I folded the week’s laundry. I drank a pint of water. I laid down to sleep. An unfamiliar feeling smothered me as black velvet hooded my eyes and caressed me in lullabies. My mind was blank. My heart fluttered: this is my life for the next four and a half months. No more nightcap fantasia, no more wondering why bla-dee-bla, no more self congratulatory toying with words to interrupt the falling curtain of night. No more stumbling out of bed to grab pen and paper.
Perhaps this means the death of my better thought-out posts. Welcome to a lesser age where thoughts are muffled by physical exertion. An age where something something… it’s actually quite hard to write this stuff when I’m this tired. There’s a route I take, involving
a humourous observation, perhaps three examples of a thing, followed by an often delicately tenuous association that is more sweeping, childishly simplistic, possibly involving some sentiment about our beloved political institutions, and ending in something that makes me laugh or lends me credibility.
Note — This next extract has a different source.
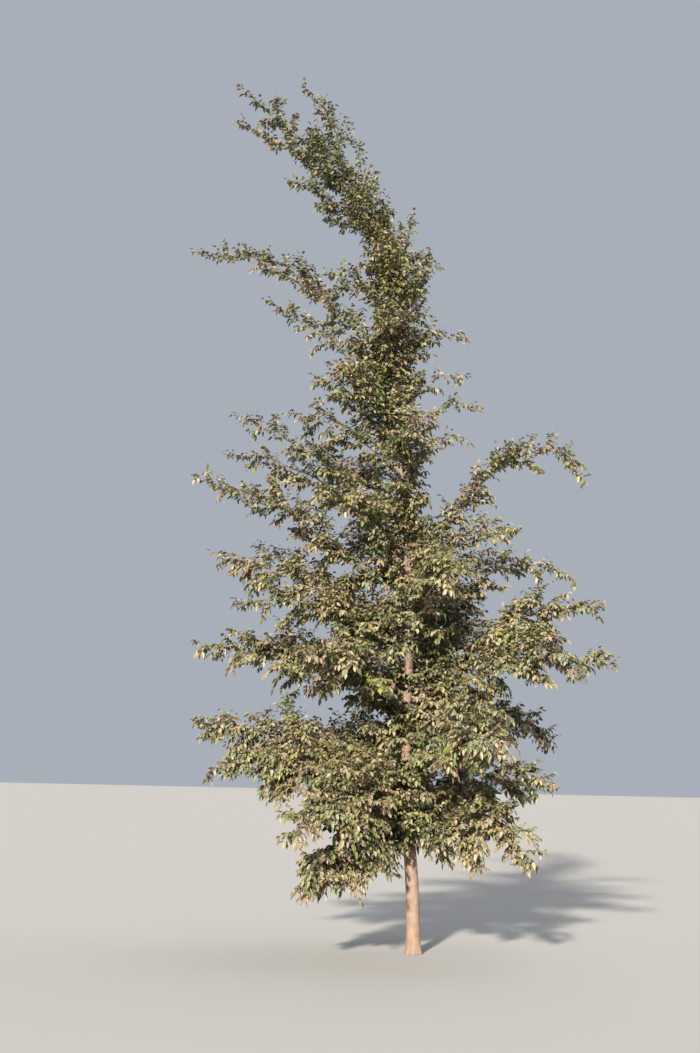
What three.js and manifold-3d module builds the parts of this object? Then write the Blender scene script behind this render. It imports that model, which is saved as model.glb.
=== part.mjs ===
import * as THREE from "three";
import { mergeVertices } from "three/addons/utils/BufferGeometryUtils.js";
import Module from "manifold-3d";

// A young Chinese elm, rooted in the ground and swept by the wind. Millimetres, +Z up. The origin is the
// middle of the flat cut under the trunk. +X is the right-hand side of the crown seen from its front, and
// the front faces -Y.

const { degToRad: radians, lerp } = THREE.MathUtils;

// Driving sizes of the trunk
const TREE_HEIGHT = 9210;
const TRUNK_RADIUS = 68;
const TRUNK_TAPER = 1.25;
const TRUNK_TIP_RADIUS = 2;
const TRUNK_SIDES = 12;
const TRUNK_RINGS = 24;
const RING_CROWDING = 1.5;
const LEAN_STEP = 10;
const FLARE_WIDTH = 14;
const FLARE_HEIGHT = 80;
const FLARE_LOBES = 5;
const LOBE_DEPTH = 0.1;

// Course of the trunk: height, place to the right, place away from the front
const TRUNK_COURSE = [
  [0, 0, 0],
  [500, -10, 0],
  [1450, -75, 10],
  [2300, -90, 25],
  [3100, -72, 20],
  [3800, -100, 0],
  [4450, -150, -20],
  [5050, -235, -20],
  [5450, -275, -5],
  [6200, -258, 15],
  [6600, -265, 25],
  [7050, -375, 30],
  [7400, -490, 30],
  [7800, -720, 25],
  [8100, -945, 15],
  [8340, -1170, 0],
];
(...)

Its meandering should indicate only one thing: I need to work on writing my thoughts out in a more succinct fashion.
Oh yes. An age where I am not bored. I’ve effectively turned myself into a running vegetable. The night birds won’t come to me any more. All I hear as I fall asleep is a garbled conversation as if I’m already dreaming. Perhaps it is like hearing a conversation through the walls of a cheap hotel (if you are lucky that’s what you’ll hear), which goes something like: retrograde…
I’ll let Burroughs take the fall for that one.